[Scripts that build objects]
☆ ☆ ☆
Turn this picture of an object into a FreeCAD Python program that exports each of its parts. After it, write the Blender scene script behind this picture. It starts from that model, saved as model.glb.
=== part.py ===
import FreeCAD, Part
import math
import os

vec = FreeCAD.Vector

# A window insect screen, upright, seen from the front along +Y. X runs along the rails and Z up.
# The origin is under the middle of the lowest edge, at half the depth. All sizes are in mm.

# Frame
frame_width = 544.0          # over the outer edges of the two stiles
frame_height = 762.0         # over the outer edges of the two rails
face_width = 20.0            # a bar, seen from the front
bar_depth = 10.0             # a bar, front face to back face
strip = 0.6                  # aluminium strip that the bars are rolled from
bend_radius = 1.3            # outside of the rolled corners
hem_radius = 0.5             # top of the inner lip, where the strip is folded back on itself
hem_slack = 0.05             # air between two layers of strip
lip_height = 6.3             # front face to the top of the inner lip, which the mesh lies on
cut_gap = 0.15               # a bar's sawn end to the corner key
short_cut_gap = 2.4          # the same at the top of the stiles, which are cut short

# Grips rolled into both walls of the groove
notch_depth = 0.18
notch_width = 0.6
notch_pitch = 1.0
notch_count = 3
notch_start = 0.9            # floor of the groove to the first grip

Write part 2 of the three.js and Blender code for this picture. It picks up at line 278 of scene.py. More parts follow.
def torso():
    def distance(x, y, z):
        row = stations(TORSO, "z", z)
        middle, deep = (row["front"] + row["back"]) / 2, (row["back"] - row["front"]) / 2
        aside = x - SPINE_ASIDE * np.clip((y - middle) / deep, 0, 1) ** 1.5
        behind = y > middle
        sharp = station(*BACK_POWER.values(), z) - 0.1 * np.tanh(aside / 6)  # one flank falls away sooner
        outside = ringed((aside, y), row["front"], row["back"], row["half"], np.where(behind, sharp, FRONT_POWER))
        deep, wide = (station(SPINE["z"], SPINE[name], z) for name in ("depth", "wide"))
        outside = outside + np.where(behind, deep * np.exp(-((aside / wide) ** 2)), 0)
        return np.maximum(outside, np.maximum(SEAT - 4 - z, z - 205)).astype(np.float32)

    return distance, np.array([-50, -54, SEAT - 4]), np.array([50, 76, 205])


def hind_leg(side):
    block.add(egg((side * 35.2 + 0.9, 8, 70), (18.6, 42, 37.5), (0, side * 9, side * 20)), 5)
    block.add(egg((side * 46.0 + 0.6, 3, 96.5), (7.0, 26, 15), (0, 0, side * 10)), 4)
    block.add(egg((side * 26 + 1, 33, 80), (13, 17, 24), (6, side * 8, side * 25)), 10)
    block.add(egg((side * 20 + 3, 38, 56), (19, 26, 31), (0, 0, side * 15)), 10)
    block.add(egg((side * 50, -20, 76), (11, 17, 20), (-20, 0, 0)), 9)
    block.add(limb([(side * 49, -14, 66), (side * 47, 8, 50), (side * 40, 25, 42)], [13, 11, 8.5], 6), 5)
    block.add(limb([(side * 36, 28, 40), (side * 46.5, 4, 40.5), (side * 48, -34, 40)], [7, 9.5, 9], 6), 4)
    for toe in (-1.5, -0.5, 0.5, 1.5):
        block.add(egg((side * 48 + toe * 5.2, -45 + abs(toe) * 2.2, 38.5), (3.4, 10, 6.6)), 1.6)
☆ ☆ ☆
_WHAT IS EXPECTED_.
Write down again the exact lines running from the beginning of the data to the line containing "# The origin", with both ends included.

_THE REPLY_.
Turn this picture of an object into a FreeCAD Python program that exports each of its parts. After it, write the Blender scene script behind this picture. It starts from that model, saved as model.glb.
=== part.py ===
import FreeCAD, Part
import math
import os

vec = FreeCAD.Vector

# A window insect screen, upright, seen from the front along +Y. X runs along the rails and Z up.
# The origin is under the middle of the lowest edge, at half the depth. All sizes are in mm.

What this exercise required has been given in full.